Şarap yapımı aşamasında mahsüldeki farklılıklar nedeni ile nasıl tadında, kokusunda, renginde ve dokusunda farklılaşmalar oluyorsa kadında da aynı süreç işler. Genç şaraplar olduğu gibi, yıllanması beklenen ve yıllanırken özen isteyen şaraplarda vardır. Tıpkı kadınlar gibi. Kadınlar da, şaraplar gibi yıllanırken, olgunlaşırken, tatlanırken, özel ilgi isterler. İyi muhafaza etmezsen ve gereken özeni göstermezsen tadı buruklaşır ve bozulurlar. Damakta kötü bir tat bırakırlar. Yani şarabın yıllanması zahmetli iştir, özen ister. Bunu da her şarap uzmanı, yada her erkek beceremez….

 

Zaten beceremedikleri içinde kolaycılığa kaçarlar genelde. Zahmetlidir, külfetlidir çünkü yıllanmış şarap içmek. Hem cebin sağlam olacak, hem sabırlı olacaksın, hemde beklemesini bileceksin. Bu zorluklarından dolayı gözü korkan şarap severler ve/veya erkekler içimi daha ucuz olan ve daha az özen gösterilmesi gereken, genç tüketilen şaraplara yöneliyorlar doğal olarak. Sabırsızlar… Biran önce şarabın tadını almak istiyorlar.

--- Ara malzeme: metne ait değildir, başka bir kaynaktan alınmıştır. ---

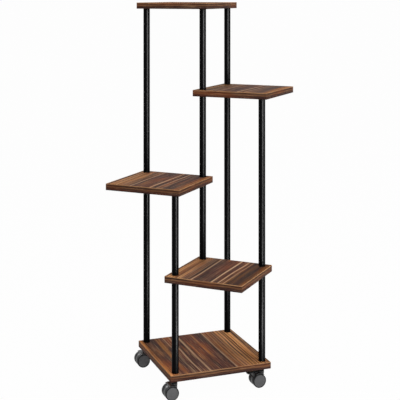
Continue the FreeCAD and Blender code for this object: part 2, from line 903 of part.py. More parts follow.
os.makedirs("parts", exist_ok=True)
for node in nodes:
    shape = node.Shape
    if shape.isNull() or not shape.isValid():
        raise ValueError("%s has no valid shape" % node.Label)
    shape.exportStep(os.path.join("parts", node.Label + ".step"))
    print("%-36s %3d solids %12.1f mm3" % (node.Label, len(shape.Solids), shape.Volume))
print("%d nodes" % len(nodes))
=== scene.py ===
# %% [markdown]
# # A rolling plant stand with turned shelves
#
# The packed CAD model gives every piece its size and its place. This script gives the pieces their looks:
# rustic plank boards with banded sides, black powder coat, moulded plastic and zinc-plated steel.
# Everything is in metres, with +Z up, -Y to the front and the floor at zero. No piece is fitted by eye: its
# place is read from the model.

# %% Load the model
import json
import math

import bmesh
import bpy
from mathutils import Matrix, Vector


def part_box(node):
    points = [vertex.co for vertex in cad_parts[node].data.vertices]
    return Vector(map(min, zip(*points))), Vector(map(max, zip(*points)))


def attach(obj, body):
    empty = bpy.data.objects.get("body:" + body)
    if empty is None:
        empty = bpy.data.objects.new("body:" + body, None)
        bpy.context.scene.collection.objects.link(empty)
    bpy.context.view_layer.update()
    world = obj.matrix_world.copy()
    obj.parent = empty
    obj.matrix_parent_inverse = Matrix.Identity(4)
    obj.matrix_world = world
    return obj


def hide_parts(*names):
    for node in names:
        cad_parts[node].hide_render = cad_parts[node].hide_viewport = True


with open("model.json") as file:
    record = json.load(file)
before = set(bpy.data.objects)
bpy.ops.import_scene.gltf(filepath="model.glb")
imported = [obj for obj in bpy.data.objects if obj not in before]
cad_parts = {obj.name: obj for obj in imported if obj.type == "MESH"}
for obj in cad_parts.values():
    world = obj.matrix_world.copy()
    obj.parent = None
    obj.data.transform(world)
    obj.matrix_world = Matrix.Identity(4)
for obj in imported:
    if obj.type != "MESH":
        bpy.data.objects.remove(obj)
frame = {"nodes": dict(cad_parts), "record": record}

QUARTER_TURN = math.radians(90)

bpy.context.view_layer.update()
nodes = frame["nodes"]
body_of = {}
for body, members in frame["record"]["behaviour"]["bodies"].items():
    for member in members:
        body_of[member] = body
slot_of = {part["node"]: part["material_slot"] for part in frame["record"]["subparts"]}

# %% [markdown]
# ## Camera
#
# The five posts stand exactly upright in the picture and the top shelf is seen almost edge-on. So the
# camera looks level from just above the top shelf, and the lens is shifted down until the casters come into
# the frame. Tilting the camera would frame the stand too, but the posts would lean towards each other. The
# focal length comes from the way the boards shrink with distance.

# %% Set up the camera
IMAGE_SIDE = 400
FOCAL_PIXELS = 1002.6
EYE_HEIGHT = 1.0956
EYE_PLACE = (-1.0175, -2.6874)
EYE_TURN = math.radians(-20.58)
LENS_SHIFT = -0.5189
SENSOR_WIDTH = 36
FAR_ENOUGH = 1000

camera_data = bpy.data.cameras.new("camera")
camera_data.sensor_width = SENSOR_WIDTH
camera_data.lens = SENSOR_WIDTH * FOCAL_PIXELS / IMAGE_SIDE
camera_data.shift_y = LENS_SHIFT
camera_data.clip_end = FAR_ENOUGH
camera = bpy.data.objects.new("camera", camera_data)
camera.location = (*EYE_PLACE, EYE_HEIGHT)
camera.rotation_euler = (QUARTER_TURN, 0, EYE_TURN)
bpy.context.scene.collection.objects.link(camera)
bpy.context.scene.camera = camera
bpy.context.scene.view_settings.view_transform = "Standard"
print("lens %.2f mm" % camera_data.lens)

# %% [markdown]
# ## Light and floor
#
# A tall soft panel stands to the right of the camera and a second one hangs overhead for the tops of the
# boards. An even pale world fills the rest. The base board shades its casters from all of these, so a low
# panel reaches them from the front and one behind on the left draws a bright edge on their tops.
#
# Black tubes hardly show a lamp, because they mirror the white floor as well as the lamp. So a narrow strip
# stands where its reflection falls right of the middle of every tube, and because the camera looks down on
# the lower tubes, a second strip lies on the floor in the same direction. Both are seen only in
# reflections.
#
# Where a studio would set up flags, light linking keeps the strips to the tubes and the last two panels to
# the casters: without it, such bright strips would glare on the boards from behind.
#
# The floor is white paper: most of what the camera sees of it glows evenly, and the rest is ordinary
# diffuse paper, which keeps the shadow under the stand. The paper runs on beyond the frame, so that no edge
# of it shows.

# %% Light the stand
SCENE_CENTRE = Vector((0, 0, 0.53))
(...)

Hoş, bu arada bazı üzümlerde vardır ne kadar özenirsen özen şarap elde etmenin imkanı yoktur. Sen istediğin kadar şarap eksperi ol, yada en usta şarap imalatçısı. Farketmez üzüm için. Üzüm, şarap olmamayı kafaya koymuştur artık bir kere. Sadece üzüm olarak tüketilmek ister. Saygı duymak lazım…

Ama zamanla zevki değişen ve gelişenler şarap severler, doğru şarabı aramaya başlarlar. Gerekirse bir şarabın yıllanması ve tadına kavuşabilmesi için yıllarca beklemesini öğrenirler. Çünkü onlarda artık biliyorlardır ki, gerçek şarap yılların acımasız rüzgarları karşısında kendi lezzetlerini, yılların acımasız hamlelerine karşı hala içinde saklayabiliyor ve zamanı gelipte içime hazır hale gelince; kokusuyla, tadıyla, rengiyle içenin başını döndürebiliyor, hatta açgözlülükle mevcut lezzetine saldırdığınızda sizi sarhoş edebiliyorlardır…. Tıpkı kadınlar gibi, değil mi?

Yine de yazının başında ifade edilen cümleyi, kendi tespit ve doğrularım ışığında birazcık budamak isterim.

“Kadınlar, şarap gibidir… Yıllandıkça tatlanır ve güzelleşirler…” yerine,

“Kadınlar, şarap gibidir… Yeterki içeceğiniz zamanı bilin…”

Ve son bir soru daha var size sormak istediğim;

Neden bu tarz ifadeler şimdiye kadar hep erkekler tarafından kadınlara yakıştırılmış da, kadınlar tarafından erkeklere buna benzer bir yakıştırma gereği görülmemiştir? Mesela, erkekler için “ağır ol, molla desinler…” tanımları eşliğinde büyüdüğüm bir toplumda, benzetmek istesek erkekleri, rakı var, viski var, benzetecek… Ağır, oturaklı, sert içkiler var. Hatta adamı çarparlar, az biraz dalga geçilirse kendisi ile. Neden, olmaz mı? “Viski gibi adam valla…” Yakışmadı değil mi? Sanatsal durmadı en azından. Ama ŞARAP ve KADIN…… Sanki bu iki kelime birbiri için yaratılmış gibi, sizce de öyle değil mi?